◆ Input rows

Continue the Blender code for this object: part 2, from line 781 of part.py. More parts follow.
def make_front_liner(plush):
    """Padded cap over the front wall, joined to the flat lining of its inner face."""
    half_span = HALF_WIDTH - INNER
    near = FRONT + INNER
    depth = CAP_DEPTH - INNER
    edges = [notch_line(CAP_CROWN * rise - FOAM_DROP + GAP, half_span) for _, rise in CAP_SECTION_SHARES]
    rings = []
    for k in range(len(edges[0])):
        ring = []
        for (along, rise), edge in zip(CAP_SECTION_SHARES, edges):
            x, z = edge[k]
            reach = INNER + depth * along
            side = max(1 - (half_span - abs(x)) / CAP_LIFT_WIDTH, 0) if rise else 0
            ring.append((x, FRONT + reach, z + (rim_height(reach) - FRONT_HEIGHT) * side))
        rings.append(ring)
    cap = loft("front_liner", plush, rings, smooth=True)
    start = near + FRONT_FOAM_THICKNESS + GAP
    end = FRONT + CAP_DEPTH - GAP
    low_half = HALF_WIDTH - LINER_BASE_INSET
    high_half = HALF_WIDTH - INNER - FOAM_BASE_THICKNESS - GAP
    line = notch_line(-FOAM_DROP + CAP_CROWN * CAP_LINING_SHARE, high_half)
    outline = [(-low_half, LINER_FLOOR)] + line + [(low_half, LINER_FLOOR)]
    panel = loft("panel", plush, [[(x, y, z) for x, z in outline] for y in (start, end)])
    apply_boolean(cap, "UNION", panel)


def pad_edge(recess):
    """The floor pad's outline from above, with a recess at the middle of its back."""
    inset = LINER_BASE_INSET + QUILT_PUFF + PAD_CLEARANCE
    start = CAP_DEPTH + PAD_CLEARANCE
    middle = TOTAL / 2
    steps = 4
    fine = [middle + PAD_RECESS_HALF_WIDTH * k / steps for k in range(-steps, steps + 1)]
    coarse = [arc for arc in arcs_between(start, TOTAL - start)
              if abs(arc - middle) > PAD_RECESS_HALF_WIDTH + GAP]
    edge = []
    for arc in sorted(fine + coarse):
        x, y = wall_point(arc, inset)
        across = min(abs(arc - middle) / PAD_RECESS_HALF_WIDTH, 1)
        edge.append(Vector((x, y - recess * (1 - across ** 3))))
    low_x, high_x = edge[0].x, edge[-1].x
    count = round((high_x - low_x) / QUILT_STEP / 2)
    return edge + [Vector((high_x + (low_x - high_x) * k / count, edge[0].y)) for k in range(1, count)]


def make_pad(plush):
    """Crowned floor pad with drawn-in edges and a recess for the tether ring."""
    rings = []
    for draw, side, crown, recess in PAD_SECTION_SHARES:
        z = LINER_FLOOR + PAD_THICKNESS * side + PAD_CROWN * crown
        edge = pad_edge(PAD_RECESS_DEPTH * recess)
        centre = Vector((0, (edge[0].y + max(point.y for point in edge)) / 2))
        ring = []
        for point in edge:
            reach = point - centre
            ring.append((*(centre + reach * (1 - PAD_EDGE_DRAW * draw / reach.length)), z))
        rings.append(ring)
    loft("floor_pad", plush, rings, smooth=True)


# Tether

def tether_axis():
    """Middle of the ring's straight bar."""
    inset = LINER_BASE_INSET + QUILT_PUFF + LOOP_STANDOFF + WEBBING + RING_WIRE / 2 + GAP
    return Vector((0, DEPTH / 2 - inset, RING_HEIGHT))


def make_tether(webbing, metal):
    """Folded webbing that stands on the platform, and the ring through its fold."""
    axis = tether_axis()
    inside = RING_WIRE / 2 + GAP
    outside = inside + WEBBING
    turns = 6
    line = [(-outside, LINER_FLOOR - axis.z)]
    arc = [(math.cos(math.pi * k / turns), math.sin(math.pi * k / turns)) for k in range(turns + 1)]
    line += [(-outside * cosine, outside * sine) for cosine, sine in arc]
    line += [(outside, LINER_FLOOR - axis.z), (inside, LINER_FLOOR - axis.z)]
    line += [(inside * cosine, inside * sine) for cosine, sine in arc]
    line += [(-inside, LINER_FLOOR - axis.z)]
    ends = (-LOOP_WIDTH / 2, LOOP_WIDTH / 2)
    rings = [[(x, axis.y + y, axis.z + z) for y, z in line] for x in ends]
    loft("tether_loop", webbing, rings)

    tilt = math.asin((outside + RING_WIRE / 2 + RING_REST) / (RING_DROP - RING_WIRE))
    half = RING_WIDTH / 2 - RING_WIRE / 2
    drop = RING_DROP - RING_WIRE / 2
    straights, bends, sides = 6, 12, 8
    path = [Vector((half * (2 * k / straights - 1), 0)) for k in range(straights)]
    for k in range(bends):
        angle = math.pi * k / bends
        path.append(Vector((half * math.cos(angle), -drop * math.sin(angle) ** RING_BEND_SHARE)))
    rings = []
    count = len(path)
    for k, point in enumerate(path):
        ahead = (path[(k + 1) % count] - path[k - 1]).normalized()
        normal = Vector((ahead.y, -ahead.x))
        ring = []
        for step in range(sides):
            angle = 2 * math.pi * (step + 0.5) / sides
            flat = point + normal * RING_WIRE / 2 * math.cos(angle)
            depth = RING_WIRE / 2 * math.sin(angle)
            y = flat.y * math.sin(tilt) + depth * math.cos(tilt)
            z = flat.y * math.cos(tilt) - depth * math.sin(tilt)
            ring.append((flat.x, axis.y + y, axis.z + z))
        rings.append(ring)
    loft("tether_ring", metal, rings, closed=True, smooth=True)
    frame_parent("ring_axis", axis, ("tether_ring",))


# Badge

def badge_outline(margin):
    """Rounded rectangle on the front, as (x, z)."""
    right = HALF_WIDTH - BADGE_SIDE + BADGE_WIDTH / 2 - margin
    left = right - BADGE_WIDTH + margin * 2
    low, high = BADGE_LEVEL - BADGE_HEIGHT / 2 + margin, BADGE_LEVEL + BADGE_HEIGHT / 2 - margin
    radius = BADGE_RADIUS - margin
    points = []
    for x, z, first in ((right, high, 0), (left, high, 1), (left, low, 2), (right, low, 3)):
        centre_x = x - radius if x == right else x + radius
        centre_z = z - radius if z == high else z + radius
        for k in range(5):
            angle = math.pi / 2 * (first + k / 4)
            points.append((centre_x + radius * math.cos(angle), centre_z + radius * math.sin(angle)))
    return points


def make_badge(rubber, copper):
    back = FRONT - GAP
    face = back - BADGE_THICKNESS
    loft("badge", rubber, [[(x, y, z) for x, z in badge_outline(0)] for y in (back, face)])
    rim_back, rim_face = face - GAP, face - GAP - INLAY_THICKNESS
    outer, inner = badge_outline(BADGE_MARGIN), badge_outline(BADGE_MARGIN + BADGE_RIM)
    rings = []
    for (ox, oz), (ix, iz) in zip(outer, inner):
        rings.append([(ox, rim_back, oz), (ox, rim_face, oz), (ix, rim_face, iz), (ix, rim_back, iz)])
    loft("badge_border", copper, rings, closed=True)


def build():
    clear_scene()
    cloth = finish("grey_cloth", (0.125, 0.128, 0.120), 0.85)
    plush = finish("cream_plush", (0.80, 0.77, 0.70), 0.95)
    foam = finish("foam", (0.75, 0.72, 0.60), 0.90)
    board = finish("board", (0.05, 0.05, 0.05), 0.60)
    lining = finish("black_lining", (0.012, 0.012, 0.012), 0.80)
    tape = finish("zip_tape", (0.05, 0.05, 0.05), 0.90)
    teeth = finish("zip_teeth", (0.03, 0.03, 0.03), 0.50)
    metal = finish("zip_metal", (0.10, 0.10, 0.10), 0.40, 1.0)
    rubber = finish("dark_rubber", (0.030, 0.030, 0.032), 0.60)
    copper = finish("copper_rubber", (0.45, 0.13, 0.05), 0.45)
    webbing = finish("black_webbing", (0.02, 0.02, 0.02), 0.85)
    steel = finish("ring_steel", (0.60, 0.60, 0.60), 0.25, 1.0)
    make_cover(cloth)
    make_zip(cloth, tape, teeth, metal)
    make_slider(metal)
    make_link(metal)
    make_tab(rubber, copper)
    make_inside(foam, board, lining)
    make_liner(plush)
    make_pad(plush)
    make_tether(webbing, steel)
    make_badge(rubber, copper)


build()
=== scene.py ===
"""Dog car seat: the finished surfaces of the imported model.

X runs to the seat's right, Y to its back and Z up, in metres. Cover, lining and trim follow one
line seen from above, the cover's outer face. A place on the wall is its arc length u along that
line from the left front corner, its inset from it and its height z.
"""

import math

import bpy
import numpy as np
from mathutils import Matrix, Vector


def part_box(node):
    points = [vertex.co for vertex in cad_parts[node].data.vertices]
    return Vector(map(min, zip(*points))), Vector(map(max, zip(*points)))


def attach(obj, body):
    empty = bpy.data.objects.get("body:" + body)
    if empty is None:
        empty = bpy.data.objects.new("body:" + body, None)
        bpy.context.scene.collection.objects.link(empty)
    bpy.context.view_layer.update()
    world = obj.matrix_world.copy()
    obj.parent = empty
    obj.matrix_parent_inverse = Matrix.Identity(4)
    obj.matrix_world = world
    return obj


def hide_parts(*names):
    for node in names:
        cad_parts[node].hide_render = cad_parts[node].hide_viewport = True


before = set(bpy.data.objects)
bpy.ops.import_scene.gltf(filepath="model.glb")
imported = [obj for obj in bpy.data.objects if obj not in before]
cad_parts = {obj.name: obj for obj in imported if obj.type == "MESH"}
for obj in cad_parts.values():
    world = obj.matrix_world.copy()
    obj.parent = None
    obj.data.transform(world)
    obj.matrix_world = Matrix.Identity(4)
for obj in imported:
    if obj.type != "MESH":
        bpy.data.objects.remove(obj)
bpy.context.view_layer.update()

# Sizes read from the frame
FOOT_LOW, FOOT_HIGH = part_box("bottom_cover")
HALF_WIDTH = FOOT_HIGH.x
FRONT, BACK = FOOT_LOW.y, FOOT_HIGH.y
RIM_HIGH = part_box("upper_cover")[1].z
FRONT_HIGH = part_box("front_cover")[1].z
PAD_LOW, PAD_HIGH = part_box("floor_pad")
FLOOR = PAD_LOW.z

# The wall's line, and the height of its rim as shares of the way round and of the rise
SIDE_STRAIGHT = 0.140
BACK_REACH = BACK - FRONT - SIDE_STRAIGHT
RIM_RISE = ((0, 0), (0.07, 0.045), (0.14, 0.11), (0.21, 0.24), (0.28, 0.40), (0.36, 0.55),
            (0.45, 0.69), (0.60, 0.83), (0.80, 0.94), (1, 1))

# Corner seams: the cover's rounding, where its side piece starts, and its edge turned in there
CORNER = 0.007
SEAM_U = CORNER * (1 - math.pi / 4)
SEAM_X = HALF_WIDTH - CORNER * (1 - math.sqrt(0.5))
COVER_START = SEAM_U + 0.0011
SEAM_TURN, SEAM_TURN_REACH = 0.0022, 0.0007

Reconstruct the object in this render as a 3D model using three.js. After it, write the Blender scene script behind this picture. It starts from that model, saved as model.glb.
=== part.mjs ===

◆ What you will do
Copy every line above that holds the word "update".

◆ Response
    bpy.context.view_layer.update()
bpy.context.view_layer.update()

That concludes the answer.